Students Ask, Reidy Answers
At the end of her talk, Reidy invited students to throw a few questions her way. Here are some highlights:
Q: What is the right price for an e-book?
A: We’re doing a lot of analysis on this, but probably about $2 less than what Amazon is charging as the prevailing price for a physical book
Q: What’s the biggest challenge in digital publishing?
A: No one has been able to duplicate the browsing experience of a physical bookstore. That is what we need to figure out—if you know how to do that, come work for us.
Q: What does Google Editions bring to the publishing scene?
A: Google storefronts will help independent bookstores, but only strong independents will survive. They need the Google storefront to keep their customers who want digital books and to make it as easy to shop there as it is to shop online. If the change to e-books is 5-10% a year, noted Reidy, the independents can adapt. A more rapid rise could be destructive, as it was in the music industry, where stores couldn’t keep up with the shift to digital.
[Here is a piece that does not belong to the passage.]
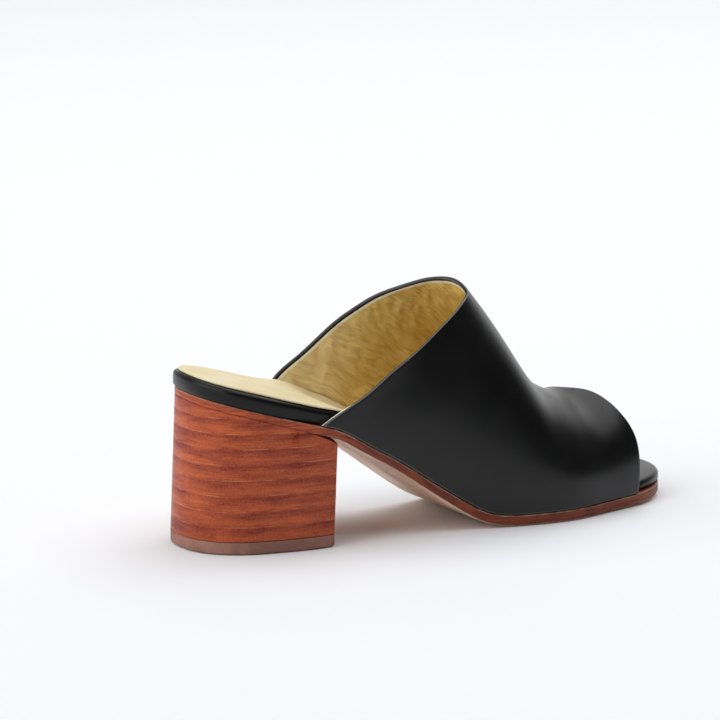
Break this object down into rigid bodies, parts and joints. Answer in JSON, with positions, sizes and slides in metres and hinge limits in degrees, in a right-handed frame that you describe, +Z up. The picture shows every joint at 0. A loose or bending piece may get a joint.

Q: What is the cost structure for e-books?
A: All of the originating costs for e-books are the same (editing, production, and plant costs). You save about $1.75 in print costs, and you also save on warehousing and returns. Altogether it’s about $3 cheaper to produce an e-book than a print copy.
Q: How has a PhD in English impacted your career in publishing?
A: Not in the least, though in the beginning, I thought of it as a fall-back plan in case publishing didn’t work out.
Publishing did work out for Reidy, and NYU’s students were incredibly lucky to benefit from the experience and wisdom she gathered along the way.